48. But if that wicked servant shall say in his heart. By these words, Christ briefly points out the source of that carelessness which creeps upon wicked servants. It is because they trust to a longer delay, and thus of their own accord involve themselves in darkness. They imagine that the day when they must render an account will never come; and, under the pretext of Christ’s absence, they promise themselves that they will remain unpunished. For it is impossible but that the expectation of him, when it does occur to our minds, shall shake off sleep, and still more, that it shall restrain us from being carried away by wicked sensuality. No excitement of exhortation, therefore, can be more powerful or efficacious, than to represent to us that rigid tribunal which no man will be able to escape. That each of us may be careful to discharge his duty earnestly, and keep himself strictly and modestly within his own limits, let us constantly make our minds familiar with the thought of that last and sudden coming of the Lord, the neglect of which leads the reprobate to indulge in wickedness.

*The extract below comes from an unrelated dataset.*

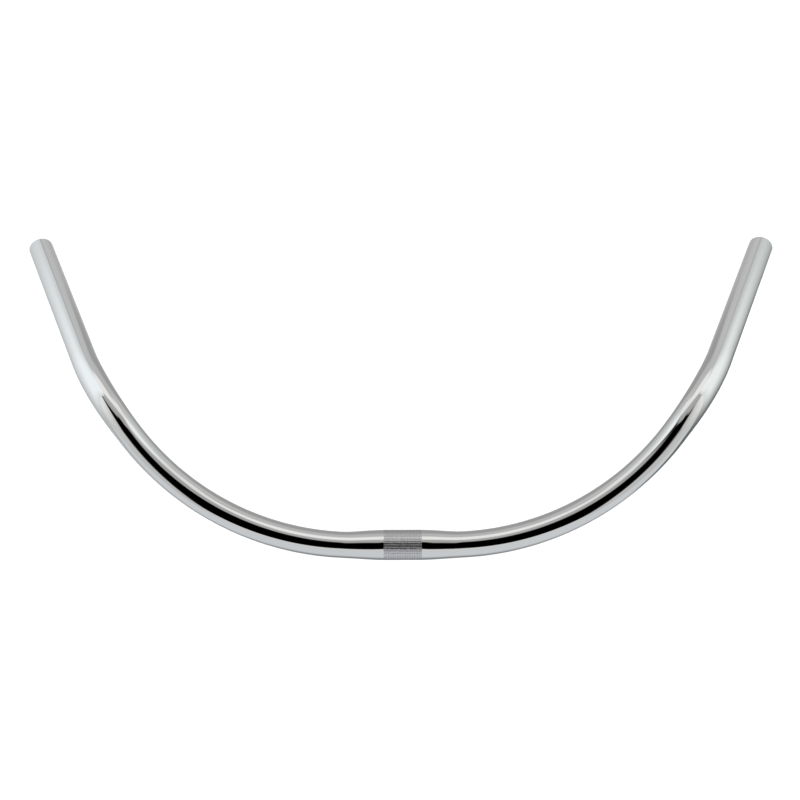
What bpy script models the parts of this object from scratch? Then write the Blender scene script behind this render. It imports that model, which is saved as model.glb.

At the same time, Christ takes a passing glance at the ease with which insolence grows, when a man has once shaken off the bridle, and given himself up to sinning. For Christ does not represent to us a servant who is merely dissolute and worthless, but one who rises up in an outrageous manner to disturb the whole house, who wickedly abuses the power committed to him, exercises cruelty on his fellow-servants, and wastefully spends the property of his master, whom he treats with open ridicule. Lastly, to excite terror, he adds the punishment, which is of no ordinary degree; for severe punishment is due to such unbounded wickedness.